Minding the Gap directed by Bing Liu. 2018. Documentary.

Three young men, Liu, Zack, and Keire, are trying to grow up, become men, beginning as hyperkinetic teens devoted to skateboarding.  The footage of the skateboarding is elegant and fluid and shows the beauty of movement.   Liu, the director, is one of the skaters, and I wondered if he filmed while riding.   In Rockford, IL where they live, there is little employment that can keep them going and fed.

Zack has a pregnant girlfriend, Nina, who gives birth to Elliott, then leaves him because he is abusive and alcoholic.  Zack goes downhill rather quickly, and his alert baby is onto it.  Nina, the mother, claims she is a little girl.  The whole question of maturity hovers over each of these people who look like adults, but cannot demonstrate that they really are.  Zack’s mother left when he was two.  His father was not around.  It is not surprising that he abandons his family.  But it is disturbing to watch his deterioration before our very eyes,.

Zack and Elliot

Zack moves to Denver, leaving his son behind.  He works in a fast food restaurant.  His son Elliott has charisma and for a short time is the star of the movie.  He is just a pregnancy bump in the beginning, someone to be diapered, and then starts walking, talking, and learning how to be in the world, giving us a chance to appreciate the many years Liu spent filming his friends, how it adds depth to their story.
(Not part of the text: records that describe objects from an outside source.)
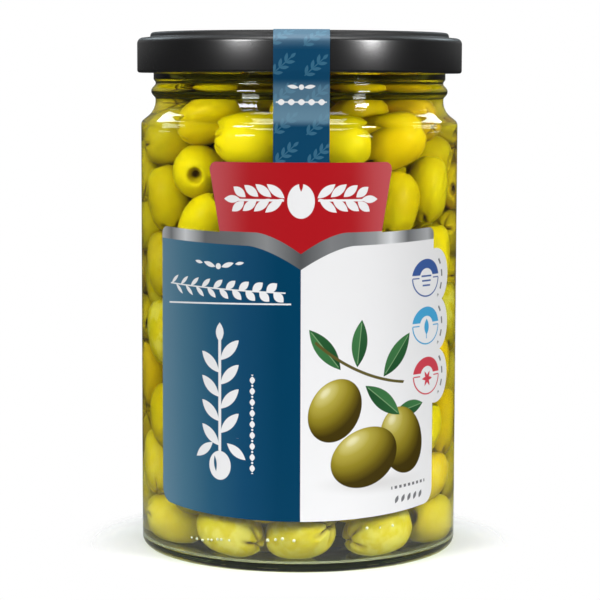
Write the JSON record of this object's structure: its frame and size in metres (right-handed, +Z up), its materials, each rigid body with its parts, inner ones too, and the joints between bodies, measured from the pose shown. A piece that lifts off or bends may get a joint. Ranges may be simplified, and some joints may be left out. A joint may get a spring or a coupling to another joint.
{
  "type": "jar of olives",
  "caption": "Tall round clear glass jar of pitted green olives in brine, with a black twist-off cap, a paper seal over it and a wrap label in front.",
  "frame": {"origin": "middle of the jar's standing ring, on the surface that it stands on", "axes": "+Z up the jar's axis to the cap, -Y out of the middle of the label, +X to the right of a viewer who faces the label"},
  "size_m": [0.086, 0.0865, 0.1372],
  "materials": {
    "glass": "clear, polished",
    "cap": "satin black lacquer",
    "seal": "blue printed paper, semi-gloss",
    "label": "printed paper, semi-gloss",
    "olive": "wet, smooth fruit skin"
  },
  "bodies": {
    "root": {"glass_jar": "glass", "lid": "cap", "seal_strap": "seal", "front_label": "label", "olives": "olive"}
  },
  "joints": []
}
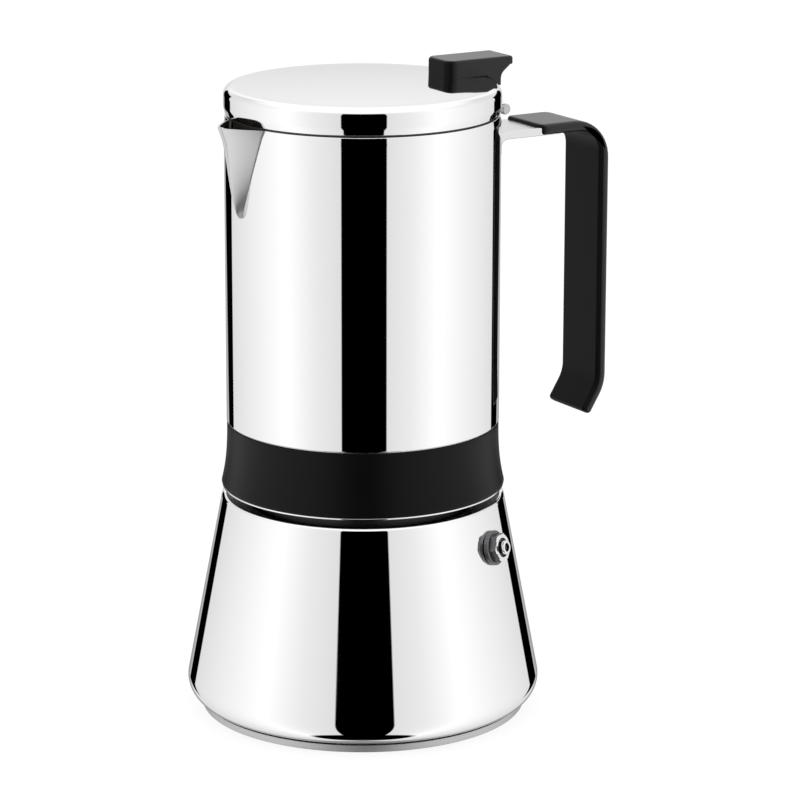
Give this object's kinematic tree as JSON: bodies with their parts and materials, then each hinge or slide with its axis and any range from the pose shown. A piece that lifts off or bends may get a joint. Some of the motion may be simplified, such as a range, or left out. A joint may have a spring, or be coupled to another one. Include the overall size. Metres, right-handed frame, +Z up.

But the gist of the story is how these three young men, so damaged in their childhoods, are forced into becoming men before they are ready without the love that would prepare them to become loving in return.   They push away the pain of what they face in their troubled childhoods.  All three lived with extremely abusive fathers.  Liu’s mother was choked by her husband who also beat her sons.  He has a half brother who talks about his father being abusive.

“I don’t want to be alone.”  says Liu’s mother, trying to explain why she didn’t leave the man who was abusing her and her children.  It does not seem fair to Liu’s mother that he uses her as a subject when it is excruciating to both of them.  An act of masochism or sadism or could it be revenge? “But it hurts you?”  “Yeah.  But so did my dad.  And I loved him to death.”

What does it mean to be a man?  Working, taking care of your family, loving your wife, none of these things seem possible.  They all just want to be skateboarding.  It takes them out of their troubles.  The profile of the young men parallels the profile of Rockford and its hard times.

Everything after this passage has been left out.